Born on September 7, 1901, Marsh was the daughter of the well-known illustrator Frederic Dorr Steele and his wife Mary Thyng Steele (known as Polly). She had two siblings, Robert G. Steele and Zulma R. Steel. In 1925 she married James Randall Marsh. After the wedding the couple moved to Essex Fells, New Jersey. In 1948 they bought a farm in Pittstown, New Jersey. They converted its barn to a studio, where Anne Steele Marsh would work, and music room, where the family would host Sunday afternoon chamber music concerts.

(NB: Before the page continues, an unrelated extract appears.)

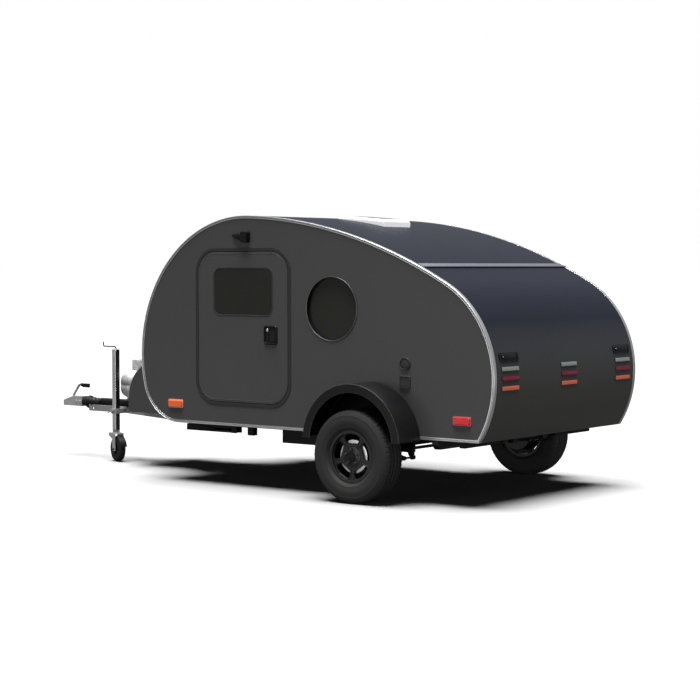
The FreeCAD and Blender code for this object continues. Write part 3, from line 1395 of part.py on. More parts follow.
drum_back = arm_out + size.arm_gap - track_half
drum_front = drum_back + size.drum_width
hub_outside = size.hub_radius - size.rim_wall
drum = turned("drum", "YZ_Plane", polygon([
    (drum_back, hub_bore), (disc_back, hub_bore), (disc_back, hub_outside),
    (drum_front, hub_outside), (drum_front, size.drum_radius), (drum_back, size.drum_radius),
]), "H_Axis")
drum.Placement = wheel_place
left_and_right(drum, "brake_drum")

# ---------------------------------------------------------------- check and write
doc.recompute()
for item in doc.Objects:
    if "Invalid" in item.State or "Error" in item.State:
        raise RuntimeError("%s failed: %s" % (item.Name, item.State))
labels = [item.Label for item in pieces]
if len(set(labels)) != len(labels):
    raise RuntimeError("two pieces share a name")
for item in pieces:
    if item.Shape.isNull() or not item.Shape.isValid():
        raise RuntimeError(item.Label + " has no valid shape")
os.makedirs("parts", exist_ok=True)
for item in pieces:
    item.Shape.exportStep(os.path.join("parts", item.Label + ".step"))
print(len(pieces), "pieces")
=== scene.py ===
"""Looks of the teardrop camping trailer, piece by piece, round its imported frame.

Metres. +X points forward to the coupling, +Y left, +Z up, and the origin is on the ground.
"""
import math

import bmesh
import bpy
from mathutils import Matrix, Vector
from mathutils.geometry import convex_hull_2d


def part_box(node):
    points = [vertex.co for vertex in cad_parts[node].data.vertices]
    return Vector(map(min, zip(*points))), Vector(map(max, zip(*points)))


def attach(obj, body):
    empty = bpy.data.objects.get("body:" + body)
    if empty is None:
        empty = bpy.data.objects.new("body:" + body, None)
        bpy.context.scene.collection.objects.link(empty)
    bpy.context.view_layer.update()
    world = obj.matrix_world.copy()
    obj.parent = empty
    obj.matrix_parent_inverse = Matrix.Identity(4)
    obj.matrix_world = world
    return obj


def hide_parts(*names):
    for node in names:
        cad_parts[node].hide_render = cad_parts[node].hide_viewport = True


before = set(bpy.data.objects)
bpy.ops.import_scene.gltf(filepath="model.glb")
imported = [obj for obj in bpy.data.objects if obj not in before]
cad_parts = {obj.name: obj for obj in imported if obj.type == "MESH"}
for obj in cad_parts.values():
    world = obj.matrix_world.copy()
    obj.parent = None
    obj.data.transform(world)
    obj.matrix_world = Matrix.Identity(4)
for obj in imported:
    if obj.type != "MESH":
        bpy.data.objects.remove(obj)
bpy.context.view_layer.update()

# ---------------------------------------------------------------- studio
# A pale seamless floor and a white surround under one very wide overhead light, with softer
# ones low down on the left and behind, as in a plain product studio.
VIEW_FROM = (-9.49, 11.554, 1.714)
VIEW_HEADING = math.radians(52.45)
VIEW_DOWN = math.radians(2.657)
LENS = 93.34
SENSOR = 36.0
FAR = 1000.0
FLOOR_REACH = 400.0
AIM_HEIGHT = 0.95


def stand(name, data, place, look):
    """A camera or a lamp at its place, turned to look along a direction."""
    made = bpy.data.objects.new(name, data)
    made.location = place
    made.rotation_mode = "QUATERNION"
    made.rotation_quaternion = Vector(look).to_track_quat("-Z", "Y")
    bpy.context.scene.collection.objects.link(made)
    return made


camera_data = bpy.data.cameras.new("studio_camera")
camera_data.lens = LENS
camera_data.sensor_width = SENSOR
camera_data.clip_end = FAR
bpy.context.scene.camera = stand("studio_camera", camera_data, VIEW_FROM, (
    math.cos(VIEW_HEADING) * math.cos(VIEW_DOWN), -math.sin(VIEW_HEADING) * math.cos(VIEW_DOWN),
    -math.sin(VIEW_DOWN)))
bpy.context.scene.view_settings.view_transform = "Standard"


def soft_light(name, kind, place, aim, energy, **settings):
    data = bpy.data.lights.new(name, kind)
    data.energy = energy
    for key, value in settings.items():
        setattr(data, key, value)
    stand(name, data, place, Vector(aim) - Vector(place))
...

James R. Marsh was the son of the illustrator and muralist Frederick Dana Marsh and his wife, the miniaturist, Alice Randall Marsh. The artist Reginald Marsh was his brother. He was an artist in his own right but is better known as a designer and manufacturer of decorative wrought iron. Established in 1926, his firm, the James R. Marsh Company, made small products like sconces and table lamps, as well as large ones like the entrance gate at Sarah Lawrence College. He also was Anne Steele Marsh's partner in transforming the Clinton gristmill into the Hunterdon Art Center, now called the Hunterdon Art Museum. Starting in 1960, he helped to establish the Clinton Historical Museum, now known as the Red Mill Museum Village.

Anne Steele Marsh and James R. Marsh had two sons, Reginald Steele Marsh (born 1926) and Peter Marsh (born 1932). They had one daughter Janet B. Marsh (born 1930). Peter Marsh was a professional violinist. Janet Marsh (Janet Marsh Hunt after her marriage) directed the Coryell Art Gallery in Lambertville, New Jersey.

Anne Steele Marsh died on December 5, 1995, at the Hunterdon Care Center in Flemington.